Adamant: Hardest metal
Saturday, January 25, 2003

'Human shields' ready in Iraq

www.hindustantimes.com Agence France-Presse London, January 24

Opposed to what they call the "tyrant" Saddam Hussein and an Anglo-American "dictatorship," a dedicated group of 60 volunteers say they are ready to put their lives on the line to save Iraqi civilians.

The group leaves London on Saturday, heading overland for Iraq's capital Baghdad where they intend to act as "human shields" against possible military strikes.

Steven Alan, 31, from Edinburgh, said he is going because he would rather die striving for a peaceful cause than "to have a long life without any purpose at all, centred around fear."

Two double-decker buses, a taxi-cab and another bus will leave London's City Hall mid-afternoon on Saturday, and are due to arrive in Baghdad on February 8, according to the HumanShield organization, which has been planning the operation for a month.

"I think most people are getting tired of British and American leaders whose agenda is all about imposing their superiority and their dictatorship," Alan, a computer programmer, told AFP.

Convinced that the risk is worth taking, he asks: "If not you, who? If not now, when?"

It's a point of view shared by Grace Trevett, 45, who lives with her 21-year-old daughter in Stroud, central England.

"I'm doing this to drive home the point that my life is equal to that of an Iraqi civilian," said Trevett.

"In order to make that point properly, I have to be prepared to die for my principles," she said.

Ube Evans, 50, employed by the Welshpool theatre in Wales, said that, like the others, he made his decision after listening to the man who launched the human shield operation, Ken O'Keefe, a former US Marine who fought in the 1991 Gulf War.

"I believe the proposed war is more to do with oil and America's need for oil," said Evans. Iraq has the world's second largest known oil reserves after Saudi Arabia.

O'Keefe, who has renounced his US citizenship in protest of US foreign policy, said: "The aim is to stop that war which is going to kill thousands of innocent people."

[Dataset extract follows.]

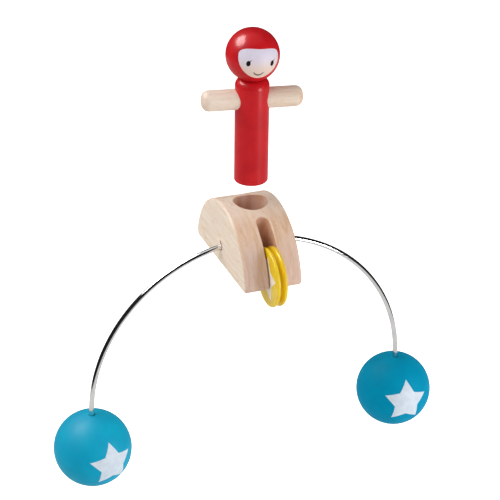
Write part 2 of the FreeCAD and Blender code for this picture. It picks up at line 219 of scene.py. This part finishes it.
class Finish:
    """A material, with short calls that add nodes to it and join them."""

    def __init__(self, name, **sockets):
        self.material = bpy.data.materials.new(name)
        self.material.use_nodes = True
        self.nodes = self.material.node_tree.nodes
        self.links = self.material.node_tree.links
        self.shader = self.nodes["Principled BSDF"]
        for socket, value in sockets.items():
            self.shader.inputs[socket.replace("_", " ")].default_value = value

    def add(self, kind, sockets, **settings):
        """Adds a node and fills its inputs with plain values or with other nodes' outputs."""
        node = self.nodes.new("ShaderNode" + kind)
        for setting, value in settings.items():
            setattr(node, setting, value)
        for socket, value in sockets.items():
            self.fill(node.inputs[socket], value)
        return node

    def fill(self, socket, value):
        """Joins an output to a socket, or sets the socket's own value."""
        if isinstance(value, bpy.types.NodeSocket):
            self.links.new(value, socket)
        else:
            socket.default_value = value

    def to_shader(self, socket, value):
        """Joins an output to one of the shader's inputs."""
        self.links.new(value, self.shader.inputs[socket])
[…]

Sue Darling, a 60-year-old pensioner living in south London, served as a British diplomat in numerous countries from 1965 till 1988.

"I was appalled at the policy the British government is following which is for me illegal, immoral and irrational," she said. "A pre-emptive strike against someone you consider might be a threat is not acceptable."

All the potential human shields took pains to stress that they do not support president Saddam who, in Evans's words, is a "tyrant."

On January 8, Deputy Prime Minister Tareq Aziz indicated that the door was opened for human shields -- a move immediately denounced by the Pentagon as deliberate recruitment.

A third of those wanting to be human shields are British, organiser Stefan Simanowitz told AFP. The others come from Australia, New Zealand, the United States, Spain, Belgium, even Brazil.

Organisers hope to recruit other volunteers on their route which takes them on Sunday to Paris and then Geneva, Zurich, Milan, Belgrade, Sofia, Istanbul, Ankara, Damascus, Amman before arriving in Baghdad.

The human shields would then be distributed to schools, hospitals and health centres in the Iraqi capital.

According to Simanowitz, the US is set on war, whether or not the UN agrees: "We anticipate a war and want to put pressure on the US administration before the war", he said.